Peter Reed
Classical Source
May 2019

The holy trinity of Beethoven’s Piano Sonatas Opuses 109, 110 & 111 thrives under Steven Osborne’s intense musicianship; an unmissable release.

He has an astonishing way of animating everything he plays, frequently taking matters close to extra-musical boundaries. He also keeps faithfully close to all the scores’ directions, and the results seethe with detail. Yet this is far from pedantic as he puts elemental aspects such as weight, shade and definition to work. The Hyperion recording in this respect sympathetically supports Osborne’s clarity and his dynamic deployment of a powerful Steinway.

The thing Osborne gets absolutely right is his giving these Sonatas their head, so that their originality and strangeness are unforced and unexaggerated. They may not form a sequence, but this album is so considered and perceptive that you are hooked from the start, and even after many hearings there is still something new to take in. Osborne nails the process of tension and release in the first movement of Opus 109 beautifully, the vitality of the second movement, apart from its energy, catches exactly the difference between Prestissimo and the opening’s Vivace marking, and the Variations steal upon you with organic inevitability—and listen to the miraculous way Osborne picks out the Theme’s many manifestations.

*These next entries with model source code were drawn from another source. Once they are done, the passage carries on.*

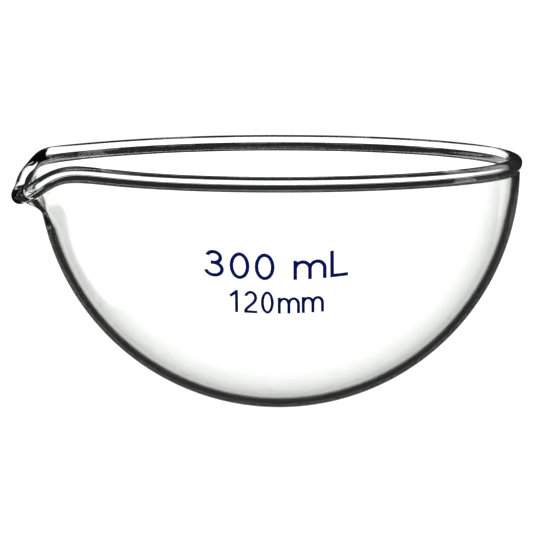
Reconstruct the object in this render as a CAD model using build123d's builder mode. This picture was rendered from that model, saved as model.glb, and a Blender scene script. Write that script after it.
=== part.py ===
"""Round-bottom glass evaporating dish, 120 mm across the rim, with a beaded rim and a pouring spout.

Millimetres, +Z up.  The origin is the lowest point of the bowl, on its vertical axis, and the spout
points along -X, so the XZ plane is the dish's plane of symmetry.  Angles are in degrees.
"""
from build123d import *
from math import asin, cos, cosh, exp, radians, sin, sqrt
import os

# --- bowl ---
rim_diameter = 120.0        # outside of the rim bead
bowl_radius = 59.5          # outside of the spherical bowl
wall = 1.6
bead_radius = 1.8           # fire-polished bead round the rim
bead_lift = 0.9             # bead's centre above the sphere's centre
wall_outset = 0.4           # middle of the wall outside the bead's centre, where they meet
rim_lean = -2.0             # how far the wall leans outward there

# --- spout: widths are angles from the spout's middle, round the dish ---
pulled_half_angle = 80.0    # all of the rim that is out of round lies within this
rim_swell = 1.6             # how far the rim bulges towards the spout
spout_reach = 4.8           # how much further the lip is drawn outward
reach_width = 9.5
spout_dip = 8.6             # how far the lip is pressed down
dip_width = 14.0
shoulder_lift = 1.4         # rise of the rim on each side of the spout
shoulder_width = 30.0
lip_flare = 72.0            # how far the wall turns outward under the lip
flare_width = 15.0
lip_growth = 0.2            # extra bead radius at the lip
growth_width = 30.0
spout_depth = 14.4          # the spout's wall leaves the sphere this far below the sphere's centre
lower_handle = 4.2          # Bezier handles of the reshaped wall
upper_handle = 4.4
section_step = 4.0          # angle between the sections that the spout is drawn through
join_tolerance = 1e-4

# --- printed marks ---
mark_angle = 78.1           # from the spout, round the dish towards -Y
mark_latitude = 22.0        # below the sphere's equator
enamel = 0.05               # thickness of the fired print
press_depth = 12.0          # how far round the bowl the print reaches
capacity_text = "300 mL"
capacity_height = 7.0       # capital height
capacity_width = 7.35       # scale of the letters' widths
capacity_stroke = 0.9      # width of the pen
capacity_baseline = -0.2    # counted from the middle of the print
size_text = "120mm"
size_height = 6.4
size_width = 4.8
size_stroke = 0.75
size_baseline = -9.7
x_height = 0.73             # of a small letter, as a share of the capital height

inner_radius = bowl_radius - wall
bead_ring_radius = rim_diameter / 2 - bead_radius
spout_base = bowl_radius - spout_depth


def hump(angle, width):
    """Bell curve that is 1 at angle 0."""
    return exp(-((angle / width) ** 2))


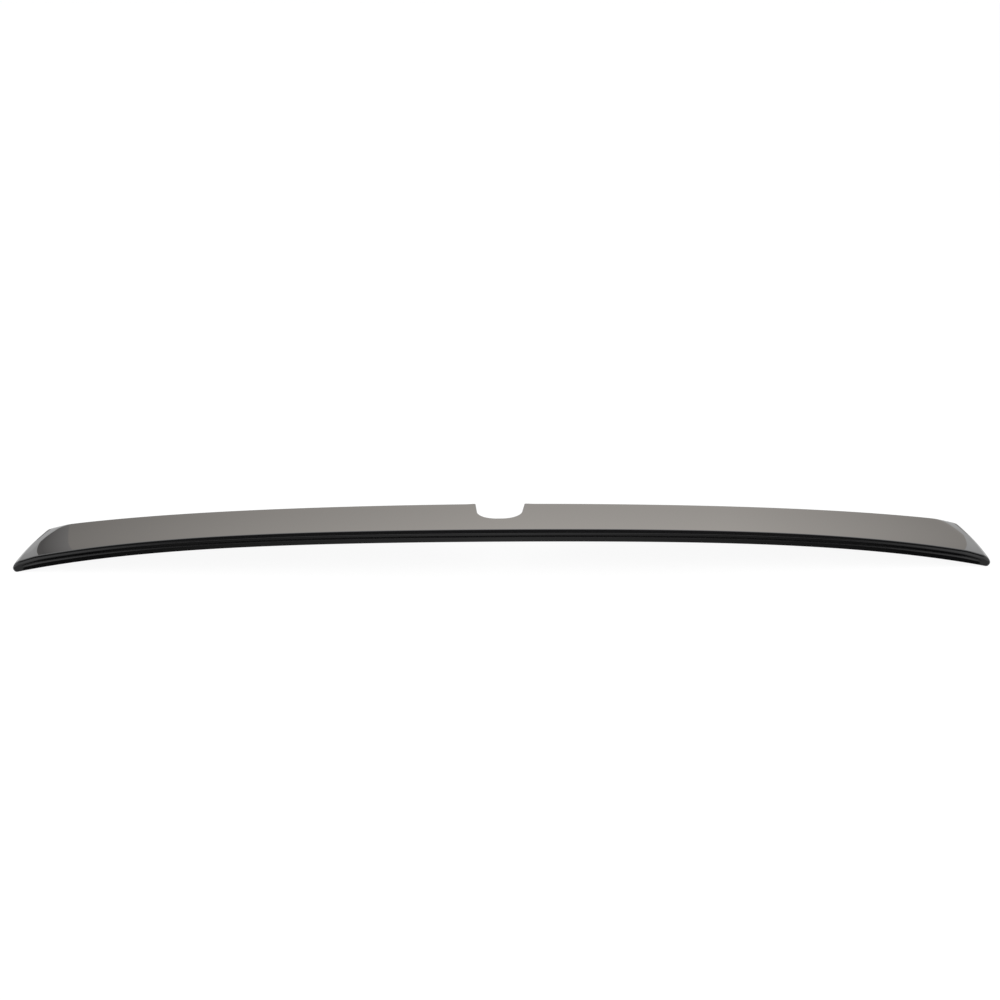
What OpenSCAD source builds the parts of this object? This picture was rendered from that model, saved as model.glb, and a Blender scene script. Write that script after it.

His playing of Opus 110 is outstanding, and in terms of balancing the first movement’s classicism and romantic fantasy second-to-none in refreshing its exploration. Osborne then goes on to deliver a profoundly considered account of the multi-layered slow movement, with the sequence of repeated G major chords charged with mystery and anticipation. Osborne’s ferocity in Opus 111’s first movement takes no prisoners and he makes you hear everything. The subsequent Variations unfold a process of revelation, repose and advance that moves naturally to a quietly glittering infinity.